- Ipi Location within Khyber Pakhtunkhwa Ipi Location within Pakistan
- Coordinates: 32°57′15″N 70°17′58″E﻿ / ﻿32.95417°N 70.29944°E
- Country: Pakistan
- Province: Khyber Pakhtunkhwa
- District: North Waziristan
- Tehsil: Mir Ali
- Time zone: UTC+5 (PST)

= Ipi, Waziristan =

Ipi is a village in the North Waziristan District of Bannu Division in Khyber Pakhtunkhwa province, Pakistan. The village attained prominence as the operational base of Mirza Ali Khan, a prominent insurgent leader who orchestrated sustained resistance against the British Empire from Ipi. Over time, Khan came to be widely recognised as the Faqir of Ipi — a term first used by the British, who often applied the term faqir to denote ascetic or religious figures throughout South Asia.

==History==
In 1923 Mirza Ali Khan, who later became known as the Faqir of Ipi, settled in the village of Ipi.

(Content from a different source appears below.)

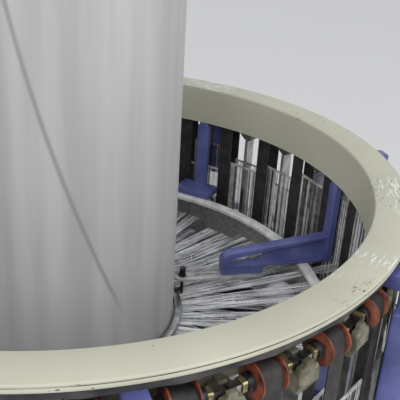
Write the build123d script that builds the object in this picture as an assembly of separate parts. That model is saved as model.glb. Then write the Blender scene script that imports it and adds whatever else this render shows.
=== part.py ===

Khan had performed the Haj to Mecca that year before settling in the village where he began to gain a reputation as a holy man among the Daurs. The village of Ipi was near to a British military road that linked Bannu with Razmak and in 1936 Khan managed to rouse the Daurs into rebellion against the British.

==Location==
The village is located at 32°57'15N 70°17'58E and is situated north of the Tochi River between Mir Ali and Thall in North Waziristan, it lies 3km east of the town of Mir Ali.

==Militancy==
The village has seen occasionally seen violence and attacks by militants as well as action by the Pakistan army.
In October 2007 during Battle of Mirali, two planes bombed the village of Ipi, the army claiming it was targeting militant hideouts. In February 2021, two women working with an NGO called Sabawon were killed by suspected Taliban militants, the previous month a young doctor who was en route from Mirali to Peshawar was shot dead by firing from the village.